Panduan itu berisi petunjuk praktis yang sederhana, seperti cara petani mengidentifikasi dan memetakan area tutupan hutan dan lahan di kampung mereka. Ada pula cara mengenali dan mengonservasi keanekaragaman hayati, serta mengidentifikasi ancaman beserta dampaknya.
Ketua SPKS Sabaruddin, Senin (24/6/2024) malam, mengatakan, petani kecil kerap dicap sebagai biang keladi deforestasi sehingga mereka tersisih dari pasar. Namun, melalui uji coba panduan itu, petani kecil terbukti mampu menerapkan praktik-praktik pertanian yang tidak menyebabkan deforestasi.
”Kami berharap dengan pedoman itu, para petani kecil, termasuk sawit, dapat mendapat akses yang lebih adil terhadap pasar. Mereka juga akan bisa membantu pemerintah mewujudkan komitmen mengurangi deforestasi,” ujarnya melalui siaran pers.
Baca juga: Uni Eropa: Syarat Uji Tuntas EUDR Tak Tergantikan
Kepala Kampanye Hutan Global Greenpeace Indonesia Kiki Taufik berpendapat, deforestasi masih menjadi persoalan besar bagi Indonesia. Namun, dengan panduan itu, petani kecil bisa berkontribusi terhadap capaian target konservasi dan komitmen iklim Indonesia.
Greenpeace terlibat dalam proses itu agar petani kecil bisa membuktikan bahwa mereka bisa menerapkan praktik-praktik bebas deforestasi dan melindungi hutan. Mereka juga dapat memenuhi sejumlah persyaratan regulasi bebas deforestasi, seperti undang-undang produk bebas deforestasi Uni Eropa (EUDR).

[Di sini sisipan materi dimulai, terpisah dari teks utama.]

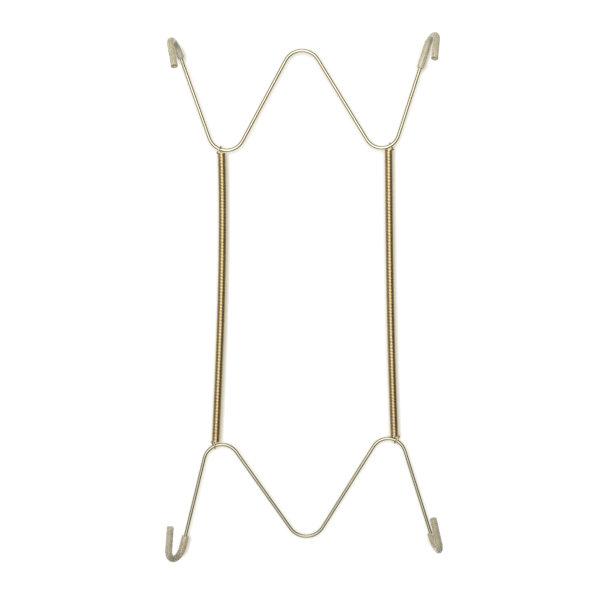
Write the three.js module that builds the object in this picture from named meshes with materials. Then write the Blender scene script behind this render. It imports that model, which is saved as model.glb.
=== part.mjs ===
// Spring wire wall hanger for a display plate.
// Two brass-plated wires are bent to a W. Each one ends in two hooks that curl
// forwards round the plate's rim, and each hook wears a soft vinyl sleeve. Two
// close-wound extension springs pull the wires together: their end hooks ride in
// the wires' side bends.
// Millimetres, +Z up and -Y towards the viewer, as the hanger hangs on a wall.
// The origin is the underside of the upper wire's middle bend, on the nail.
import * as THREE from 'three';

// Bent wires
const wireRadius = 0.95;
const wireSides = 12;
const degreesPerRing = 16;

// Each bend is a circle of the wire's centreline, in the plane of the wall:
// x and z place its centre and r is its radius. seat is where a spring hook
// rests in a side bend, in degrees outwards from the bend's tip.
const upperBends = {
  middle: { x: 0, z: -9.3, r: 10.25 },
  left: { x: -41.55, z: -43.85, r: 10.1, seat: 20.4 },
  right: { x: 43.85, z: -43, r: 9.6, seat: 28.5 },
};
const lowerBends = {
  middle: { x: 2.3, z: -255.5, r: 10.7 },
  left: { x: -44.15, z: -225.65, r: 9.9, seat: 23.4 },
  right: { x: 47.35, z: -222.1, r: 9.65, seat: 26.6 },
};

// Outer legs and hooks. lean is the leg's angle from the vertical, leg its
// straight length, turnOut how far the hook's plane is turned outwards, flare
// how far its tip stands off the leg's direction, tip its straight free end and
// reach how far the sleeve runs back along the leg.
const upperArms = {
  left: { lean: 19.5, leg: 49.8, turnOut: 12.6, flare: 32, tip: 14.6, reach: 3.4 },
  right: { lean: 17.8, leg: 51.1, turnOut: 17.3, flare: 31.7, tip: 12.5, reach: 12 },
};
const lowerArms = {
  left: { lean: 13.6, leg: 50.4, turnOut: 31.4, flare: 16.5, tip: 13.5, reach: 6.6 },
  right: { lean: 17.4, leg: 50.1, turnOut: 9.8, flare: 20.9, tip: 15.4, reach: 2.8 },
};
const hookRadius = 6.5;

// Vinyl sleeves
const sleeveRadius = 1.95;
const sleeveBore = 1.25;
const sleeveOverhang = 1;

// Springs
const springWireRadius = 0.4;
const springWireSides = 8;
const coilRadius = 2.35;
const coilWall = 0.63; // a plain wall that weighs what the wound wire weighs
const coilSides = 16;
const springHookRadius = 1.95;
const springHookSweep = 250;
const neck = 3; // from the hook's centre to the first turn of the coil
const coilInset = 0.7; // the hooks are raised from the coil's outer side
const gap = 0.3;

const brassWire = { color: 0xd8cfa6, metalness: 1, roughness: 0.25 };
const goldSpring = { color: 0xb99a55, metalness: 1, roughness: 0.3 };
const vinyl = { color: 0xb9b294, metalness: 0, roughness: 0.35, transparent: true, opacity: 0.7 };

const radians = THREE.MathUtils.degToRad;
const wallPoint = (x, z) => new THREE.Vector3(x, 0, z);

// Follows a wire as it is bent, and leaves a station at each ring of its mesh.
class Pen {
  constructor(point, heading) {
    this.point = point.clone();
    this.heading = heading.clone().normalize();
    this.stations = [];
    this.mark();
  }

  mark() {
    this.stations.push({ point: this.point.clone(), heading: this.heading.clone() });
  }

  straight(length) {
    this.point.addScaledVector(this.heading, length);
    this.mark();
  }

  // Turns the heading through an angle towards side, a unit vector square to it.
  bend(side, radius, degrees) {
    const start = this.point.clone();
    const heading = this.heading.clone();
    const rings = Math.ceil(degrees / degreesPerRing);
    for (let ring = 1; ring <= rings; ring++) {
      const angle = radians(degrees) * ring / rings;
      this.point.copy(start).addScaledVector(heading, radius * Math.sin(angle));
      this.point.addScaledVector(side, radius * (1 - Math.cos(angle)));
      this.heading.copy(heading).multiplyScalar(Math.cos(angle));
      this.heading.addScaledVector(side, Math.sin(angle)).normalize();
      this.mark();
    }
  }
}

// A path whose mesh rings are exactly a pen's stations.
class StationPath extends THREE.Curve {
  constructor(stations) {
    super();
    this.stations = stations;
  }

  station(u) {
    return this.stations[Math.round(u * (this.stations.length - 1))];
  }

  getPointAt(u, target = new THREE.Vector3()) {
    return target.copy(this.station(u).point);
  }

  getTangentAt(u, target = new THREE.Vector3()) {
    return target.copy(this.station(u).heading);
  }
}

function discShape(radius, bore = 0) {
  const shape = new THREE.Shape().absarc(0, 0, radius, 0, 2 * Math.PI, false);
  if (bore > 0) shape.holes.push(new THREE.Path().absarc(0, 0, bore, 0, 2 * Math.PI, true));
  return shape;
}

function tubeAlong(stations, shape, sides) {
  const steps = stations.length - 1;
  const extrudePath = new StationPath(stations);
  return new THREE.ExtrudeGeometry(shape, { steps, curveSegments: sides / 2, extrudePath });
}

function namedMesh(name, geometry, material) {
  const mesh = new THREE.Mesh(geometry, new THREE.MeshStandardMaterial(material));
  mesh.name = name;
  return mesh;
}

// The inner leg's angle from the vertical: the tangent that crosses between the
// middle bend and a side bend.
function innerLean(middle, corner) {
  const across = Math.abs(corner.x - middle.x);
  const down = Math.abs(corner.z - middle.z);
  const spread = Math.hypot(across, down);
  return {
    lean: Math.atan2(across, down) - Math.asin((middle.r + corner.r) / spread),
    length: Math.sqrt(spread ** 2 - (middle.r + corner.r) ** 2),
  };
}

// The way the hook curls: forwards, turned outwards in the plane of the wall.
function hookSide(side, tipward, arm) {
  const lean = radians(arm.lean);
  const outwards = wallPoint(side * Math.cos(lean), -tipward * Math.sin(lean));
  const turn = radians(arm.turnOut);
  return outwards.multiplyScalar(Math.sin(turn)).add(new THREE.Vector3(0, -Math.cos(turn), 0));
}

// One half of a wire, from the tip of its middle bend out to the hook. side is
// -1 for the left half. tipward is 1 on the upper wire, whose middle bend and
// hooks point up, and -1 on the lower wire.
function bendHalf(side, tipward, middle, corner, arm) {
  const inner = innerLean(middle, corner);
  const pen = new Pen(wallPoint(middle.x, middle.z + tipward * middle.r), wallPoint(side, 0));
  pen.bend(wallPoint(0, -tipward), middle.r, 90 - THREE.MathUtils.radToDeg(inner.lean));
  pen.straight(inner.length);
  const intoCorner = wallPoint(side * Math.cos(inner.lean), tipward * Math.sin(inner.lean));
  pen.bend(intoCorner, corner.r, 180 - THREE.MathUtils.radToDeg(inner.lean) - arm.lean);
  pen.straight(arm.leg);
  const hookStart = { point: pen.point.clone(), heading: pen.heading.clone() };
  pen.bend(hookSide(side, tipward, arm), hookRadius, 180 - arm.flare);
  pen.straight(arm.tip - sleeveOverhang);
  return { stations: pen.stations, hookStart };
}

function sleeve(name, side, tipward, hookStart, arm) {
  const start = hookStart.point.clone().addScaledVector(hookStart.heading, -arm.reach);
  const pen = new Pen(start, hookStart.heading);
  pen.straight(arm.reach);
  pen.bend(hookSide(side, tipward, arm), hookRadius, 180 - arm.flare);
  pen.straight(arm.tip);
  return namedMesh(name, tubeAlong(pen.stations, discShape(sleeveRadius, sleeveBore), wireSides), vinyl);
}

function bentWire(which, tipward, bends, arms) {
  const group = new THREE.Group();
  const left = bendHalf(-1, tipward, bends.middle, bends.left, arms.left);
  const right = bendHalf(1, tipward, bends.middle, bends.right, arms.right);
  const fromLeftTip = left.stations.slice(1).reverse().map(({ point, heading }) => {
    return { point, heading: heading.clone().negate() };
  });
  const wireGeometry = tubeAlong([...fromLeftTip, ...right.stations], discShape(wireRadius), wireSides);
  group.add(namedMesh(`${which}_wire`, wireGeometry, brassWire));
  group.add(sleeve(`${which}_left_sleeve`, -1, tipward, left.hookStart, arms.left));
  group.add(sleeve(`${which}_right_sleeve`, 1, tipward, right.hookStart, arms.right));
  return group;
}

// Centre of the spring hook that rests in a side bend.
function seatPoint(side, tipward, corner) {
  const seat = radians(corner.seat);
  return wallPoint(
    corner.x + side * corner.r * Math.sin(seat),
    corner.z - tipward * corner.r * Math.cos(seat),
  );
}

// An open hook round the X axis. It leaves the coil below the wire, passes the
// wire on the front (facing -1) or the back (facing 1) and ends past its top.
function springHook(name, facing) {
  const start = radians(20);
  const point = new THREE.Vector3(
    0, facing * springHookRadius * Math.sin(start), -springHookRadius * Math.cos(start));
  const pen = new Pen(point, new THREE.Vector3(0, facing * Math.cos(start), Math.sin(start)));
  const centreward = point.clone().normalize().negate();
  pen.bend(centreward, springHookRadius, springHookSweep);
  return namedMesh(name, tubeAlong(pen.stations, discShape(springWireRadius), springWireSides), goldSpring);
}

function coilHalf(name, x, top, bottom) {
  const pen = new Pen(new THREE.Vector3(x, 0, top), new THREE.Vector3(0, 0, -1));
  pen.straight(top - bottom);
  const section = discShape(coilRadius, coilRadius - coilWall);
  return namedMesh(name, tubeAlong(pen.stations, section, coilSides), goldSpring);
}

// One spring between its two seats, drawn hanging straight down from the upper
// seat and then leaned to reach the lower one.
function spring(which, side) {
  const upperSeat = seatPoint(side, 1, upperBends[which]);
  const lowerSeat = seatPoint(side, -1, lowerBends[which]);
  const length = upperSeat.distanceTo(lowerSeat);
  const coilX = -side * coilInset;
  const group = new THREE.Group();
  group.position.copy(upperSeat);
  group.rotation.y = Math.atan2(upperSeat.x - lowerSeat.x, upperSeat.z - lowerSeat.z);
  group.add(springHook(`${which}_spring_upper_hook`, side));
  group.add(coilHalf(`${which}_spring_upper_coil`, coilX, -neck, -length / 2 + gap / 2));
  group.add(coilHalf(`${which}_spring_lower_coil`, coilX, -length / 2 - gap / 2, neck - length));
  const lowerHook = springHook(`${which}_spring_lower_hook`, side);
  lowerHook.position.z = -length;
  lowerHook.rotation.z = Math.PI;
  lowerHook.rotation.y = Math.PI;
  group.add(lowerHook);
  return group;
}

const hanger = new THREE.Group();
hanger.add(bentWire('upper', 1, upperBends, upperArms));
hanger.add(bentWire('lower', -1, lowerBends, lowerArms));
hanger.add(spring('left', -1));
hanger.add(spring('right', 1));

export default hanger;
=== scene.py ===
"""Spring wire hanger for a display plate: the looks.

Two brass-plated wires are bent to a W, with two hooks each. Every hook wears a
clear vinyl sleeve, and two close-wound springs pull the wires together.
Metres, +Z up and -Y towards the viewer, as the hanger hangs on a wall.
"""
import math
import bpy
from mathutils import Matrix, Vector


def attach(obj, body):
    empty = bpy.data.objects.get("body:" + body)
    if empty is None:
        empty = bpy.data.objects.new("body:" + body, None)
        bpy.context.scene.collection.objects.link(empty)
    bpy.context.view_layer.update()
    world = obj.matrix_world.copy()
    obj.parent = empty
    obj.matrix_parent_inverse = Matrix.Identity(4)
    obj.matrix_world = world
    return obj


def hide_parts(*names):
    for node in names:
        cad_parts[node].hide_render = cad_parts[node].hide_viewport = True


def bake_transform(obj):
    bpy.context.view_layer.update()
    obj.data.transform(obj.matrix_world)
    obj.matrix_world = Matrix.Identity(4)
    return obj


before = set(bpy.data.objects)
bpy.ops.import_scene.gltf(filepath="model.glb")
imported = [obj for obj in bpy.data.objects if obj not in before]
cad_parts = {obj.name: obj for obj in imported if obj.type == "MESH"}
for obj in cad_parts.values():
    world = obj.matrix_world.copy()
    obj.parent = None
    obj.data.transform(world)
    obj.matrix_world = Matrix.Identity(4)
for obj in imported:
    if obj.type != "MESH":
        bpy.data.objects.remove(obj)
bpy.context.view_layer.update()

MM = 0.001
X, Y, Z = Vector((1, 0, 0)), Vector((0, 1, 0)), Vector((0, 0, 1))

# ---------------------------------------------------------------- sizes, in mm
# Bent wires. Each bend is a circle of the wire's centreline in the plane of the
# wall: its centre's x and z, and its radius. seat is where a spring hook rests
# in a side bend, in degrees outwards from the bend's tip.
WIRE_RADIUS = 0.95
HOOK_RADIUS = 6.5
UPPER_BENDS = {
    "middle": {"x": 0, "z": -9.3, "r": 10.25},
    "left": {"x": -41.55, "z": -43.85, "r": 10.1, "seat": 20.4},
    "right": {"x": 43.85, "z": -43, "r": 9.6, "seat": 28.5},
}
LOWER_BENDS = {
    "middle": {"x": 2.3, "z": -255.5, "r": 10.7},
    "left": {"x": -44.15, "z": -225.65, "r": 9.9, "seat": 23.4},
    "right": {"x": 47.35, "z": -222.1, "r": 9.65, "seat": 26.6},
}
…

Direktur Eksekutif HCSA Jesús Cordero menambahkan, EUDR dan peraturan internasional lainnya tidak bisa mengabaikan kontribusi petani kecil terhadap rantai pasok yang bebas deforestasi. Panduan itu memungkinkan petani skala kecil mampu memproduksi komoditas, melestarikan hutan dan keanekaragaman hayati, serta menghormati hak-hak masyarakat adat dan komunitas lokal.
”Mereka dapat menjadi kunci penghubung rantai pasok dan pasar yang berkelanjutan ketika bermitra dengan produsen dan pembeli besar,” kata Cordero.